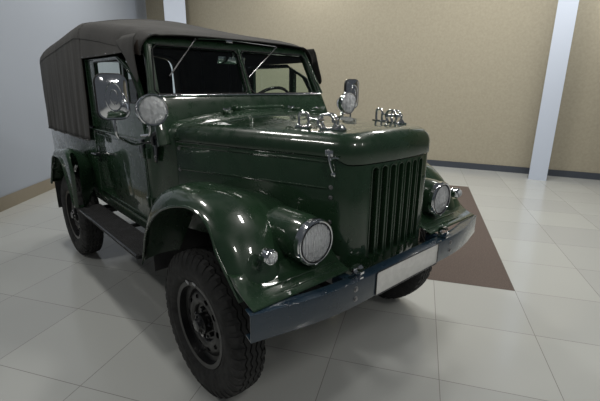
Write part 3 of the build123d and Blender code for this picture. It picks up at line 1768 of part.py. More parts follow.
with BuildPart() as canopy_walls:
    add(canopy_shell.part)
    with Locations((0, 0, canopy_eaves_z - running_gap)):
        Box(2000, 6000, 3000, align=(Align.CENTER, Align.CENTER, Align.MIN), mode=Mode.SUBTRACT)
    with BuildSketch(side_plane(-1000)):
        with BuildLine():
            Polyline(
                (0, canopy_hem_z - 100),
                (canopy_wall_front, canopy_hem_z - 100),
                (canopy_wall_front, canopy_eaves_z + 10),
                (0, canopy_eaves_z + 10),
                close=True,
            )
        make_face()
    extrude(amount=2000, mode=Mode.SUBTRACT)
    for side in (-1, 1):
        with Locations((side * (canopy_half_width - 3 * canopy_sheet), behind(canopy_rear), canopy_hem_z)):
            Box(1, 3 * canopy_sheet, 1600, mode=Mode.SUBTRACT)
    with Locations((0, behind(canopy_rear), canopy_window_z)):
        Box(canopy_window[0], 3 * canopy_sheet, canopy_window[1], mode=Mode.SUBTRACT)
    with Locations((0, behind(canopy_rear), canopy_hem_z - 10)):
        Box(
            2 * (canopy_half_width - 3 * canopy_sheet),
            3 * canopy_sheet,
            belt_z - canopy_hem_z + 10 + panel_gap,
            align=(Align.CENTER, Align.CENTER, Align.MIN),
            mode=Mode.SUBTRACT,
        )
finish(canopy_walls, "canopy_walls")

with BuildPart() as canopy_bows:
    for station, crown_z in ((1850, 1985), (2380, 1925), (canopy_bow_rear, 1868)):
        bow_x = inner_half - bow_radius - 6
        shoulder = crown_z - 95
        with BuildLine():
            FilletPolyline(
                (-bow_x, behind(station), belt_z - 60),
                (-bow_x, behind(station), shoulder - 10),
                (-bow_x + 130, behind(station), shoulder + 40),
                (0, behind(station), crown_z),
                (bow_x - 130, behind(station), shoulder + 40),
                (bow_x, behind(station), shoulder - 10),
                (bow_x, behind(station), belt_z - 60),
                radius=60,
            )
        with BuildSketch(Plane(origin=(-bow_x, behind(station), belt_z - 60), x_dir=(1, 0, 0), z_dir=(0, 0, 1))):
            Circle(bow_radius)
        sweep()
        for side in (-1, 1):
            with Locations((side * (inner_half - 10), behind(station), belt_z - 80)):
                Box(20, 30, 60)
finish(canopy_bows, "canopy_bows")
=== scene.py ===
import math

import bmesh
import bpy
from mathutils import Matrix, Vector, noise
from mathutils.bvhtree import BVHTree


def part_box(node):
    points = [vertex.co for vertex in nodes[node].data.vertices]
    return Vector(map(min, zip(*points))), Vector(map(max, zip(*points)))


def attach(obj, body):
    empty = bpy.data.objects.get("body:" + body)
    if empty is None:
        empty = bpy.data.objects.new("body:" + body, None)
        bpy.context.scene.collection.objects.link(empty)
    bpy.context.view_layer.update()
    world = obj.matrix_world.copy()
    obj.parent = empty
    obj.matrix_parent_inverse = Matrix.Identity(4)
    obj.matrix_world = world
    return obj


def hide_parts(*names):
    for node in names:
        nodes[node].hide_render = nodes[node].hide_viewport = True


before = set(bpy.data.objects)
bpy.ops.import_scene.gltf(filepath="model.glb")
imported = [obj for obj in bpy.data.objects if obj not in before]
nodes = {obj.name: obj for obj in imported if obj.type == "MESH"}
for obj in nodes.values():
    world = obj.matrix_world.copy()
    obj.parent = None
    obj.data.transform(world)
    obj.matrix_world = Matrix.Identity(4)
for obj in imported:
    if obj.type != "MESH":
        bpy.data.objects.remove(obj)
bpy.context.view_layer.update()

# A place is given in millimetres: X to the vehicle's left, the station counted rearwards
# from the front axle, and the height. What is added to a place is in metres, as radii are.
FRONT_AXLE = -1265.0


def P(x, station, z):
    """A place in the row frame, in metres."""
    return Vector((x, station + FRONT_AXLE, z)) / 1000.0


def V(x, y, z):
    """A step or a direction in the row frame, in metres."""
    return Vector((x, y, z))


trees = {}


def cast(node, start, direction):
    """Where a ray first meets a CAD node: the place and the normal, or nothing."""
    if node not in trees:
        mesh = nodes[node].data
        points = [nodes[node].matrix_world @ v.co for v in mesh.vertices]
        trees[node] = BVHTree.FromPolygons(points, [p.vertices[:] for p in mesh.polygons])
    at, normal, _, _ = trees[node].ray_cast(start, Vector(direction))
    return (at, normal) if at else None


def top_of(node, x, station):
    """The place on top of a CAD node, or nothing."""
    found = cast(node, P(x, station, 2500), (0, 0, -1))
    return found and found[0]


def outside_of(node, side, station, z):
    """The place on the outside of a CAD node, seen from the right (-1) or the left (1)."""
    found = cast(node, P(side * 2000, station, z), (-side, 0, 0))
    return found and found[0]


# Materials


def shade(code):
    """A colour written as sRGB hex, turned to linear, with full opacity."""
    parts = [int(code[i : i + 2], 16) / 255 for i in (1, 3, 5)]
    linear = [c / 12.92 if c <= 0.04045 else ((c + 0.055) / 1.055) ** 2.4 for c in parts]
    return (*linear, 1.0)


def add(tree, kind, links=(), **settings):
    """Adds a node, sets its inputs and options, and joins each (output, input name or number)."""
    node = tree.nodes.new("ShaderNode" + kind)
    for key, value in settings.items():
        name = key.replace("_", " ")
        if name in node.inputs:
            node.inputs[name].default_value = value
        else:
            setattr(node, key, value)
    for output, socket in links:
        tree.links.new(output, node.inputs[socket])
    return node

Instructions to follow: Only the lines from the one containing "shoulder = crown_z - 95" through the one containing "obj.matrix_parent_inverse = Matrix.Identity(4)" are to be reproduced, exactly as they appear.

Exercise solution:
        shoulder = crown_z - 95
        with BuildLine():
            FilletPolyline(
                (-bow_x, behind(station), belt_z - 60),
                (-bow_x, behind(station), shoulder - 10),
                (-bow_x + 130, behind(station), shoulder + 40),
                (0, behind(station), crown_z),
                (bow_x - 130, behind(station), shoulder + 40),
                (bow_x, behind(station), shoulder - 10),
                (bow_x, behind(station), belt_z - 60),
                radius=60,
            )
        with BuildSketch(Plane(origin=(-bow_x, behind(station), belt_z - 60), x_dir=(1, 0, 0), z_dir=(0, 0, 1))):
            Circle(bow_radius)
        sweep()
        for side in (-1, 1):
            with Locations((side * (inner_half - 10), behind(station), belt_z - 80)):
                Box(20, 30, 60)
finish(canopy_bows, "canopy_bows")
=== scene.py ===
import math

import bmesh
import bpy
from mathutils import Matrix, Vector, noise
from mathutils.bvhtree import BVHTree


def part_box(node):
    points = [vertex.co for vertex in nodes[node].data.vertices]
    return Vector(map(min, zip(*points))), Vector(map(max, zip(*points)))


def attach(obj, body):
    empty = bpy.data.objects.get("body:" + body)
    if empty is None:
        empty = bpy.data.objects.new("body:" + body, None)
        bpy.context.scene.collection.objects.link(empty)
    bpy.context.view_layer.update()
    world = obj.matrix_world.copy()
    obj.parent = empty
    obj.matrix_parent_inverse = Matrix.Identity(4)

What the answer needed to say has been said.